Begin Ugly

Why the Best Things Rarely Start Beautifully

There’s a moment before every creation where the signal feels unstable.

The riff is unfinished.
The sketch looks wrong.
The words don’t land the way they sounded in your head.
The timing feels off.
The idea flickers somewhere between possibility and embarrassment.

Most people stop there.

Not because they lack talent.

Because they believe the beginning is supposed to look convincing.

But inside the Riff Junkie Universe, creation has never worked that way.

The Tone Forge was never built for perfection.

It was built on repetition.
Distortion.
Pressure.
Experimentation.
Missed notes that revealed new pathways.
Fragments that sounded broken until they were played one more time.

Some creations are born in structure. Others emerge through pure creative chaos .

The truth is simple:

The best things often begin ugly.

Not polished.
Not refined.
Not ready for applause.

Alive.

That’s the part most people misunderstand about creativity.

They think confidence arrives first.

Then creation follows.

But most creators know the opposite is true.

You create before certainty arrives.

You build before you fully understand what you’re building.

Sometimes the first version feels awkward.
Sometimes the second version feels worse.
Sometimes the thing you almost abandoned becomes the exact signal someone else needed to hear.

That tension exists everywhere.

A guitarist learning their first progression.
A songwriter chasing a melody that refuses to settle.
A creator staring at an unfinished design at two in the morning wondering if any of it makes sense.

Beginning rarely feels legendary.

It feels uncertain.

Inside the chambers of Riff Junkie, Riff understands this better than anyone.

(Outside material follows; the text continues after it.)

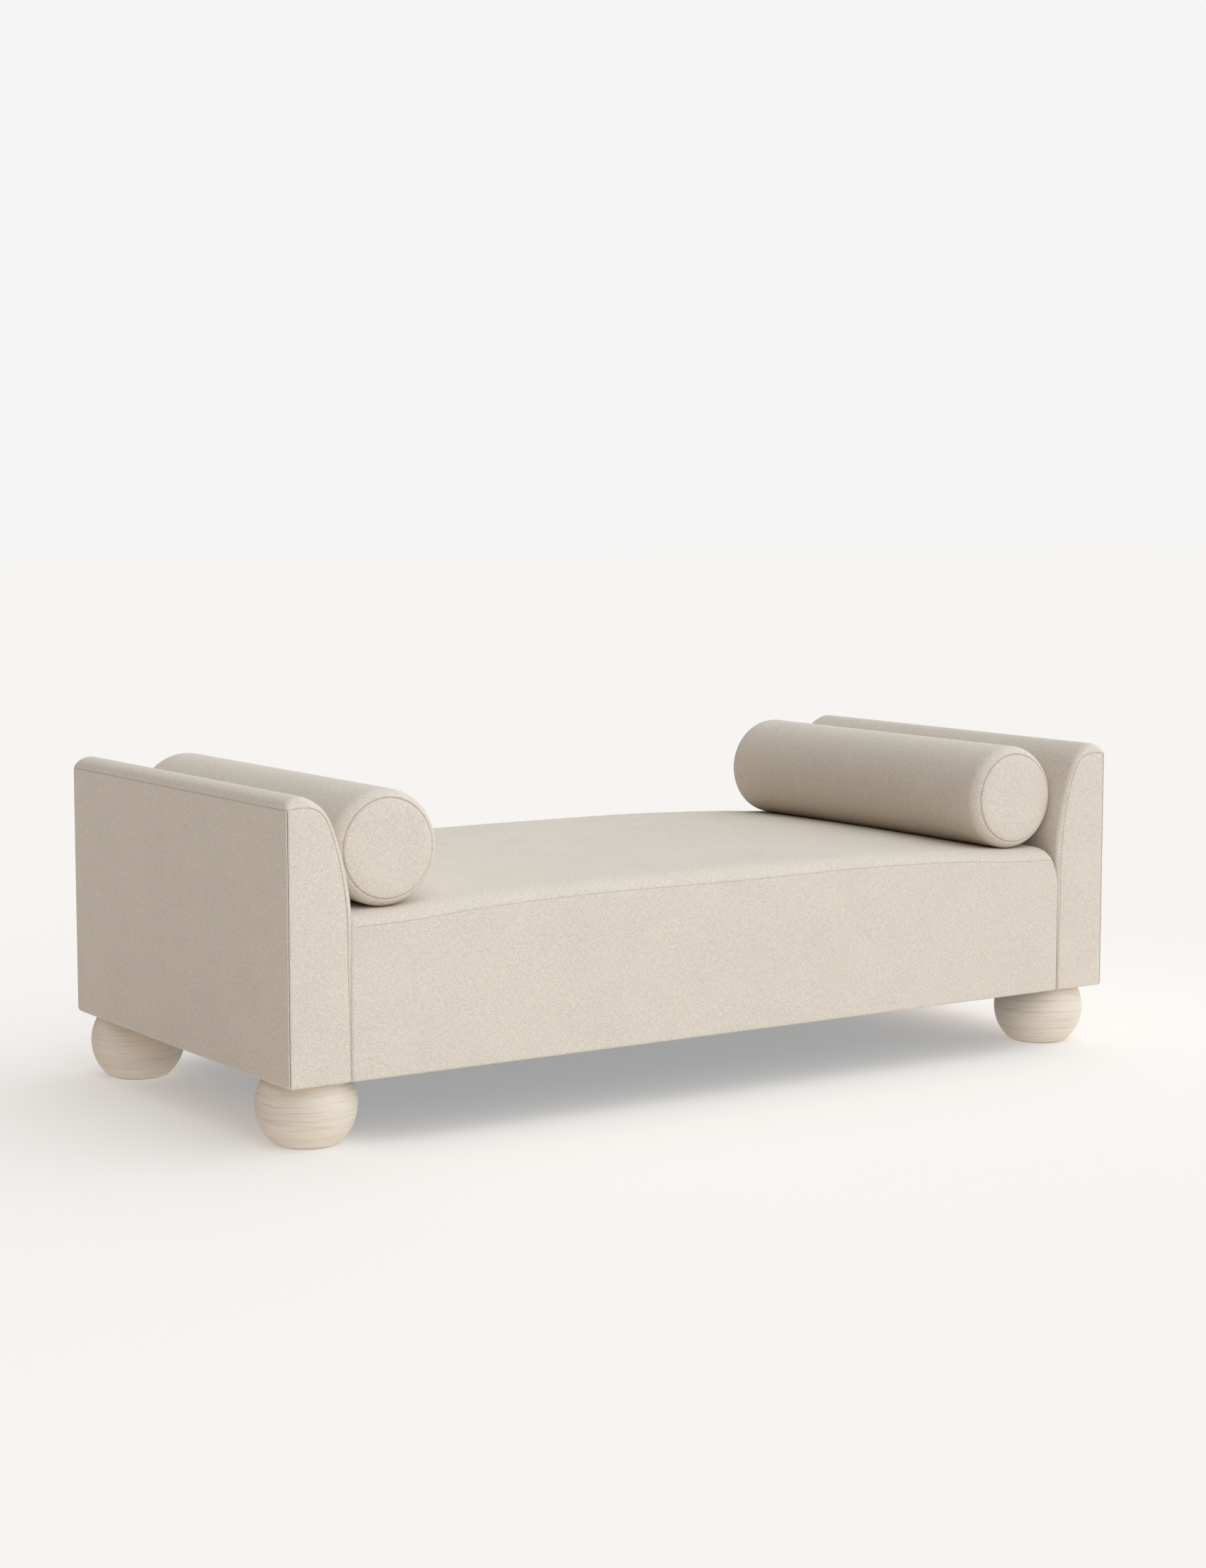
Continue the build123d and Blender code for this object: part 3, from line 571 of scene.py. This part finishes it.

Riff does not wait for perfection.

He pushes forward anyway.

He trusts distortion.
He trusts movement.
He trusts the fracture before the final form reveals itself.

Jax understands something equally important:

Chaos without continuation disappears.

So he builds structure around the signal long enough for it to survive.

That’s the hidden relationship between beginning and becoming.

Inside the Riff Junkie Universe, those opposing forces have names.

One force says:

Start.

The other says:

Keep going.

And somewhere between the two, something real begins to emerge.

That’s why “Begin Ugly” matters.

Not as a slogan.

As permission.

Permission to:
- make the rough draft
- play the imperfect riff
- post the unfinished idea
- try the thing before you feel fully ready
- create before certainty arrives

Because polished things often hide their origins.

But every meaningful creation has a version that almost didn’t happen.

A first attempt.
A rough recording.
A shaky beginning.
A distorted signal someone chose to follow anyway.

That’s where the real story lives.

Not in flawless execution.

In the willingness to begin.

So if the signal feels rough right now… good.

That means something is moving.

And somewhere deep inside the chambers, Riff is probably smiling.

Because ugly beginnings have always carried the loudest potential.